* _What needs to be done_: Your task is to output all the records below, word for word.

-*-*-

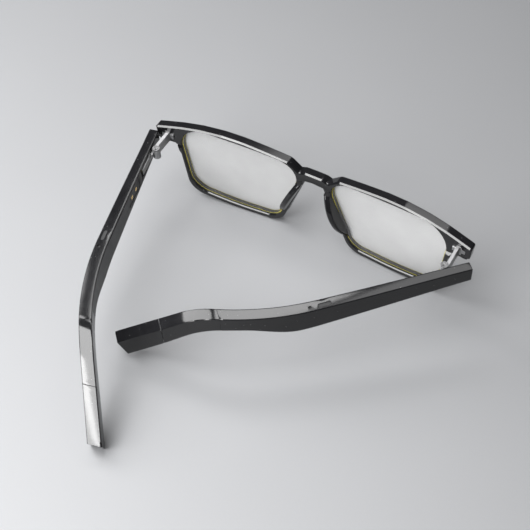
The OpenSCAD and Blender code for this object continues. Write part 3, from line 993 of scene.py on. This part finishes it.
def make_lens(side):
    shape = flat_outline(LENS_OUTLINE, 2)
    about = Matrix.Translation((-OPENING_X, 0, -OPENING_Z))
    bmesh.ops.scale(shape, vec=(1.003, 1, 1.004), space=about, verts=shape.verts)
    rim = bmesh.ops.inset_region(
        shape, faces=list(shape.faces), thickness=EDGE_BAND, use_even_offset=True,
        use_boundary=True,
    )
    for face in rim["faces"]:
        face.material_index = 1
    for step in range(-13, 14):
        geometry = list(shape.verts) + list(shape.edges) + list(shape.faces)
        bmesh.ops.bisect_plane(
            shape, geom=geometry, dist=1e-4, plane_co=(OPENING_X + 2 * step, 0, 0), plane_no=(1, 0, 0)
        )
    back = bmesh.ops.extrude_face_region(shape, geom=list(shape.faces), use_keep_orig=True)
    moved = [item for item in back["geom"] if isinstance(item, bmesh.types.BMVert)]
    bmesh.ops.translate(shape, vec=(0, -LENS_THICK, 0), verts=moved)
    bmesh.ops.recalc_face_normals(shape, faces=shape.faces)
    for face in shape.faces:
        if abs(face.normal.y) < 0.5:
            face.material_index = 1
    for vert in shape.verts:
        vert.co.y += sag(vert.co.x) - LENS_SEAT
    make_piece(
        side + "_glass", shape, front_place(side), [clear_lens, lens_edge], "front",
        [side + "_lens"],
    )


for side in ("left", "right"):
    make_lens(side)

# %% [markdown]
# ## Hinges and covers
# The hinge leaves, the screws and the inner covers have the right shape already, but their
# edges are knife-sharp, and real stamped or moulded edges never are. We copy each mesh, weld
# it, melt its triangles together and bevel every sharp edge a little.


# %% Softened copies
def soften_node(node, name, material, body, offset, segments=2):
    shape = bmesh.new()
    shape.from_mesh(frame["nodes"][node].data)
    bmesh.ops.remove_doubles(shape, verts=shape.verts, dist=1e-6)
    bmesh.ops.dissolve_limit(
        shape, angle_limit=math.radians(0.6), verts=shape.verts, edges=shape.edges
    )
    bmesh.ops.recalc_face_normals(shape, faces=shape.faces)
    edges = [edge for edge in shape.edges if edge.is_manifold and edge.calc_face_angle(0) > 0.6]
    bmesh.ops.bevel(
        shape, geom=edges, offset=offset, offset_type="OFFSET", segments=segments, profile=0.5,
        affect="EDGES", clamp_overlap=True, material=-1,
    )
    for face in shape.faces:
        face.material_index = 0
    make_piece(name, shape, Matrix(), [material], body, [node])


for side in ("left", "right"):
    temple = side + "_temple"
    for node, name, material, body, slot, offset in (
        ("_hinge_front", "_front_leaf", hinge_steel, "front", "hinge_steel", 0.00015),
        ("_hinge_screw", "_screw", screw_steel, "front", "hinge_steel", 0.0001),
        ("_hinge_temple", "_temple_leaf", hinge_steel, temple, "hinge_steel", 0.00012),
        ("_inner_cover", "_cover", black_satin, temple, "black_satin", 0.00015),
    ):
        soften_node(side + node, side + name, material, body, offset)

# %% [markdown]
# ## Finishes of the remaining parts
# The meshes, contacts and everything inside keep their engineered shape and get a finish.

# %% Assign finishes
FINISH_OF = {
    "vent_mesh": mesh_steel,
    "outlet_mesh": mesh_steel,
    "charge_contacts": gold_plate,
    "microphone": gold_plate,
    "battery": battery_foil,
    "circuit_board": board_green,
    "speaker": dark_plastic,
    "touch_sensor": sensor_film,
    "charge_magnets": magnet_nickel,
    "front_frame": black_gloss,
    "lens": clear_lens,
    "hinge_front": hinge_steel,
    "hinge_screw": hinge_steel,
    "hinge_temple": hinge_steel,
    "temple_shell": black_gloss,
    "inner_cover": black_satin,
    "ear_housing": black_gloss,
    "tip_cap": black_gloss,
}
for name, node in frame["nodes"].items():
    part = name.removeprefix("left_").removeprefix("right_")
    for slot in node.material_slots:
        slot.material = FINISH_OF[part]
print("finished", len(frame["nodes"]), "nodes")

# %% Update the view layer
bpy.context.view_layer.update()
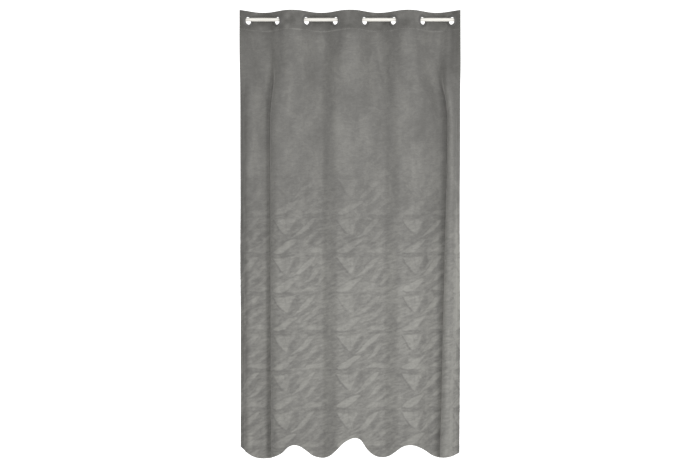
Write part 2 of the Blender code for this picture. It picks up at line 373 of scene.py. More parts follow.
def planCurves(depths):
    # for each depth below the top: X, Y and slope of the cloth's middle, at every sample of the cut
    top, low = headerSlope(), np.array([lowerSlope(depth) for depth in depths])
    hungWidth = along(np.cos(top))[-1]
    share = smooth(hang["easeFrom"], hang["easeTo"], depths)[:, None]
    slope = (1 - share) * top + share * low
    gain = np.ones((len(depths), 1))
    for _ in range(5):  # the hung width stays the same all the way down
        width = along(np.cos(gain * slope))[:, -1:]
        change = -along(slope * np.sin(gain * slope))[:, -1:]
        gain = gain - (width - hungWidth) / change
    slope = gain * slope
    x = along(np.cos(slope)) - hungWidth / 2
    y = along(np.sin(slope))
    firstEyelet = y[:, [int(round(panel["edgeMargin"] / fineStep))]]
    middle = (y.max(axis=1, keepdims=True) + y.min(axis=1, keepdims=True)) / 2
    y = y - (1 - share) * firstEyelet - share * middle
    return x, y, slope


# the plan curve changes slowly with depth, so it is worked out at these levels and blended
planLevels = np.linspace(0, panel["drop"] + 0.01, 121)
plans = planCurves(planLevels)


# the hem's line: places along the rod, and heights above its lowest point

hemLine = (
    (-0.602, 0.065), (-0.588, 0.061), (-0.556, 0.033), (-0.524, 0.012), (-0.491, 0.002),
    (-0.459, 0.000), (-0.427, 0.003), (-0.395, 0.012), (-0.363, 0.028), (-0.330, 0.060),
    (-0.298, 0.071), (-0.266, 0.063), (-0.234, 0.042), (-0.202, 0.017), (-0.169, 0.006),
    (-0.137, 0.004), (-0.105, 0.016), (-0.073, 0.043), (-0.041, 0.077), (-0.008, 0.099),
    (0.024, 0.109), (0.056, 0.099), (0.088, 0.054), (0.120, 0.023), (0.153, 0.009),
    (0.185, 0.007), (0.217, 0.017), (0.249, 0.039), (0.281, 0.062), (0.314, 0.070),
    (0.346, 0.068), (0.378, 0.057), (0.410, 0.040), (0.443, 0.018), (0.475, 0.007),
    (0.507, 0.004), (0.539, 0.010), (0.571, 0.022), (0.593, 0.033), (0.602, 0.039),
)


def hemHeight(x):
    # a cubic through the places above, with the slope at each taken from its neighbours
    xs, heights = np.array(hemLine).T
    slopes = np.gradient(heights, xs)
    x = np.clip(x, xs[0], xs[-1])
    k = np.clip(np.searchsorted(xs, x) - 1, 0, len(xs) - 2)
    step = xs[k + 1] - xs[k]
    t = (x - xs[k]) / step
    rising = t * t * (3 - 2 * t)
    return (
        heights[k] * (1 - rising) + heights[k + 1] * rising
        + step * (slopes[k] * t * (1 - t) ** 2 - slopes[k + 1] * t * t * (1 - t))
    )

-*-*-

* _Full response_:
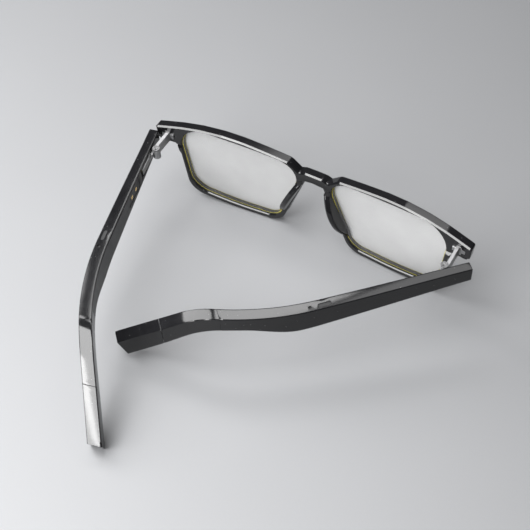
The OpenSCAD and Blender code for this object continues. Write part 3, from line 993 of scene.py on. This part finishes it.
def make_lens(side):
    shape = flat_outline(LENS_OUTLINE, 2)
    about = Matrix.Translation((-OPENING_X, 0, -OPENING_Z))
    bmesh.ops.scale(shape, vec=(1.003, 1, 1.004), space=about, verts=shape.verts)
    rim = bmesh.ops.inset_region(
        shape, faces=list(shape.faces), thickness=EDGE_BAND, use_even_offset=True,
        use_boundary=True,
    )
    for face in rim["faces"]:
        face.material_index = 1
    for step in range(-13, 14):
        geometry = list(shape.verts) + list(shape.edges) + list(shape.faces)
        bmesh.ops.bisect_plane(
            shape, geom=geometry, dist=1e-4, plane_co=(OPENING_X + 2 * step, 0, 0), plane_no=(1, 0, 0)
        )
    back = bmesh.ops.extrude_face_region(shape, geom=list(shape.faces), use_keep_orig=True)
    moved = [item for item in back["geom"] if isinstance(item, bmesh.types.BMVert)]
    bmesh.ops.translate(shape, vec=(0, -LENS_THICK, 0), verts=moved)
    bmesh.ops.recalc_face_normals(shape, faces=shape.faces)
    for face in shape.faces:
        if abs(face.normal.y) < 0.5:
            face.material_index = 1
    for vert in shape.verts:
        vert.co.y += sag(vert.co.x) - LENS_SEAT
    make_piece(
        side + "_glass", shape, front_place(side), [clear_lens, lens_edge], "front",
        [side + "_lens"],
    )


for side in ("left", "right"):
    make_lens(side)

# %% [markdown]
# ## Hinges and covers
# The hinge leaves, the screws and the inner covers have the right shape already, but their
# edges are knife-sharp, and real stamped or moulded edges never are. We copy each mesh, weld
# it, melt its triangles together and bevel every sharp edge a little.


# %% Softened copies
def soften_node(node, name, material, body, offset, segments=2):
    shape = bmesh.new()
    shape.from_mesh(frame["nodes"][node].data)
    bmesh.ops.remove_doubles(shape, verts=shape.verts, dist=1e-6)
    bmesh.ops.dissolve_limit(
        shape, angle_limit=math.radians(0.6), verts=shape.verts, edges=shape.edges
    )
    bmesh.ops.recalc_face_normals(shape, faces=shape.faces)
    edges = [edge for edge in shape.edges if edge.is_manifold and edge.calc_face_angle(0) > 0.6]
    bmesh.ops.bevel(
        shape, geom=edges, offset=offset, offset_type="OFFSET", segments=segments, profile=0.5,
        affect="EDGES", clamp_overlap=True, material=-1,
    )
    for face in shape.faces:
        face.material_index = 0
    make_piece(name, shape, Matrix(), [material], body, [node])


for side in ("left", "right"):
    temple = side + "_temple"
    for node, name, material, body, slot, offset in (
        ("_hinge_front", "_front_leaf", hinge_steel, "front", "hinge_steel", 0.00015),
        ("_hinge_screw", "_screw", screw_steel, "front", "hinge_steel", 0.0001),
        ("_hinge_temple", "_temple_leaf", hinge_steel, temple, "hinge_steel", 0.00012),
        ("_inner_cover", "_cover", black_satin, temple, "black_satin", 0.00015),
    ):
        soften_node(side + node, side + name, material, body, offset)

# %% [markdown]
# ## Finishes of the remaining parts
# The meshes, contacts and everything inside keep their engineered shape and get a finish.

# %% Assign finishes
FINISH_OF = {
    "vent_mesh": mesh_steel,
    "outlet_mesh": mesh_steel,
    "charge_contacts": gold_plate,
    "microphone": gold_plate,
    "battery": battery_foil,
    "circuit_board": board_green,
    "speaker": dark_plastic,
    "touch_sensor": sensor_film,
    "charge_magnets": magnet_nickel,
    "front_frame": black_gloss,
    "lens": clear_lens,
    "hinge_front": hinge_steel,
    "hinge_screw": hinge_steel,
    "hinge_temple": hinge_steel,
    "temple_shell": black_gloss,
    "inner_cover": black_satin,
    "ear_housing": black_gloss,
    "tip_cap": black_gloss,
}
for name, node in frame["nodes"].items():
    part = name.removeprefix("left_").removeprefix("right_")
    for slot in node.material_slots:
        slot.material = FINISH_OF[part]
print("finished", len(frame["nodes"]), "nodes")

# %% Update the view layer
bpy.context.view_layer.update()
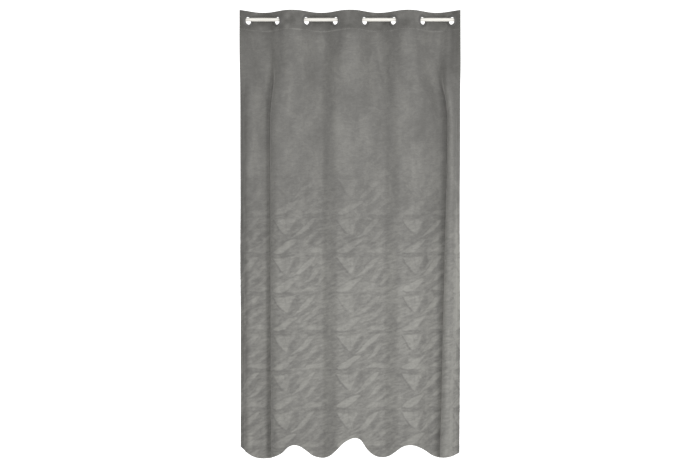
Write part 2 of the Blender code for this picture. It picks up at line 373 of scene.py. More parts follow.
def planCurves(depths):
    # for each depth below the top: X, Y and slope of the cloth's middle, at every sample of the cut
    top, low = headerSlope(), np.array([lowerSlope(depth) for depth in depths])
    hungWidth = along(np.cos(top))[-1]
    share = smooth(hang["easeFrom"], hang["easeTo"], depths)[:, None]
    slope = (1 - share) * top + share * low
    gain = np.ones((len(depths), 1))
    for _ in range(5):  # the hung width stays the same all the way down
        width = along(np.cos(gain * slope))[:, -1:]
        change = -along(slope * np.sin(gain * slope))[:, -1:]
        gain = gain - (width - hungWidth) / change
    slope = gain * slope
    x = along(np.cos(slope)) - hungWidth / 2
    y = along(np.sin(slope))
    firstEyelet = y[:, [int(round(panel["edgeMargin"] / fineStep))]]
    middle = (y.max(axis=1, keepdims=True) + y.min(axis=1, keepdims=True)) / 2
    y = y - (1 - share) * firstEyelet - share * middle
    return x, y, slope


# the plan curve changes slowly with depth, so it is worked out at these levels and blended
planLevels = np.linspace(0, panel["drop"] + 0.01, 121)
plans = planCurves(planLevels)


# the hem's line: places along the rod, and heights above its lowest point

hemLine = (
    (-0.602, 0.065), (-0.588, 0.061), (-0.556, 0.033), (-0.524, 0.012), (-0.491, 0.002),
    (-0.459, 0.000), (-0.427, 0.003), (-0.395, 0.012), (-0.363, 0.028), (-0.330, 0.060),
    (-0.298, 0.071), (-0.266, 0.063), (-0.234, 0.042), (-0.202, 0.017), (-0.169, 0.006),
    (-0.137, 0.004), (-0.105, 0.016), (-0.073, 0.043), (-0.041, 0.077), (-0.008, 0.099),
    (0.024, 0.109), (0.056, 0.099), (0.088, 0.054), (0.120, 0.023), (0.153, 0.009),
    (0.185, 0.007), (0.217, 0.017), (0.249, 0.039), (0.281, 0.062), (0.314, 0.070),
    (0.346, 0.068), (0.378, 0.057), (0.410, 0.040), (0.443, 0.018), (0.475, 0.007),
    (0.507, 0.004), (0.539, 0.010), (0.571, 0.022), (0.593, 0.033), (0.602, 0.039),
)


def hemHeight(x):
    # a cubic through the places above, with the slope at each taken from its neighbours
    xs, heights = np.array(hemLine).T
    slopes = np.gradient(heights, xs)
    x = np.clip(x, xs[0], xs[-1])
    k = np.clip(np.searchsorted(xs, x) - 1, 0, len(xs) - 2)
    step = xs[k + 1] - xs[k]
    t = (x - xs[k]) / step
    rising = t * t * (3 - 2 * t)
    return (
        heights[k] * (1 - rising) + heights[k + 1] * rising
        + step * (slopes[k] * t * (1 - t) ** 2 - slopes[k + 1] * t * t * (1 - t))
    )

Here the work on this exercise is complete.